H. Haftar really needs good weapons against the threat from Turkey, Defense and specialists, and Moscow can sell them directly or indirectly, but if Russia is there as part of official policy (military bases), then this plus in weapons is already a violation of the balance.
France and Italy, through the US, can cause a financial crisis in Libya for six months, and how can Moscow stop it? Somehow in conjunction with Saudi Arabia and the UAE, but they have not sought to create a parallel market before. And what player is still standing aside? The US. And they have not even begun to make policy in Libya yet. They have been looking around for several years, giving it to France and the Arabs, this year they have no time for this, but would they in principle miss the opportunity to influence such an important area, especially knowing that they can raise the price for Russia?
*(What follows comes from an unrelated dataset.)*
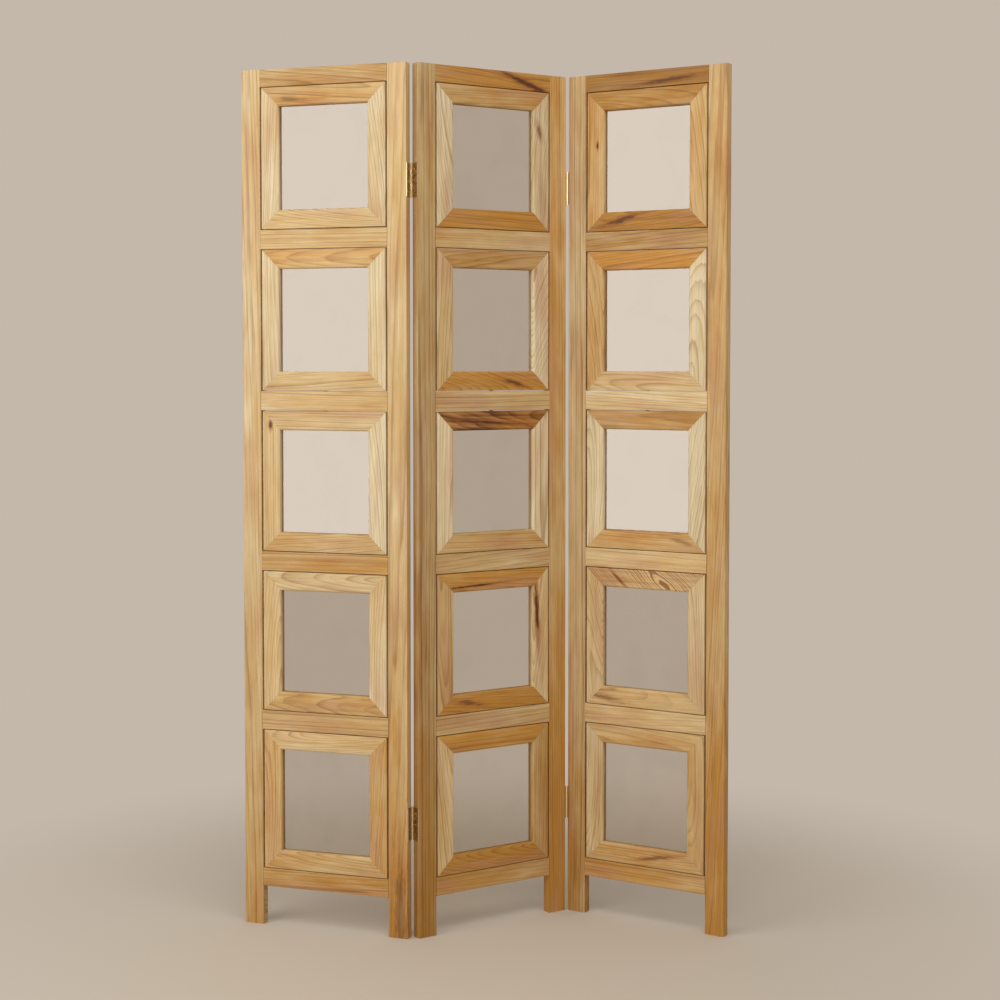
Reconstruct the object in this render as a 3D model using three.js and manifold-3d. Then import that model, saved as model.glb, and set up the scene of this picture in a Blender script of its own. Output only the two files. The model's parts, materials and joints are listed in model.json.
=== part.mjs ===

Actually, that is why the preamble to this long material included a phrase from the film: “Is it good? I don’t know. Is it bad? I’m not sure.” The fact that we have the opportunity to withdraw some of our resources and forces from Syria is definitely good, but there is also a price to pay, which cannot be resolved using a method accessible to a military corporation.
Tripoli Prime Minister A. Dbeibah has already made statements that Russia's increased presence is an infringement on Libya's sovereignty and is generally a grim matter. This is understandable, and no one expected anything else.
But there is another player - Turkey, which can ask for something important and useful for itself in politics. Turkey can "render a favor", as it has done more than once, because Ankara is our partner and neighbor. It seems kind. Here in Syria it nobly renders a favor. But if you look into it, there is a bill somewhere for all the services.
There was a big war in Syria, but the situation was simpler for the state - our bases were part of the official policy and part of the balance of power, which also had official boundaries. In Libya, to create such conditions, it would be necessary to pay both Tripoli and Turkey, and not far away are the USA and "friendly" France.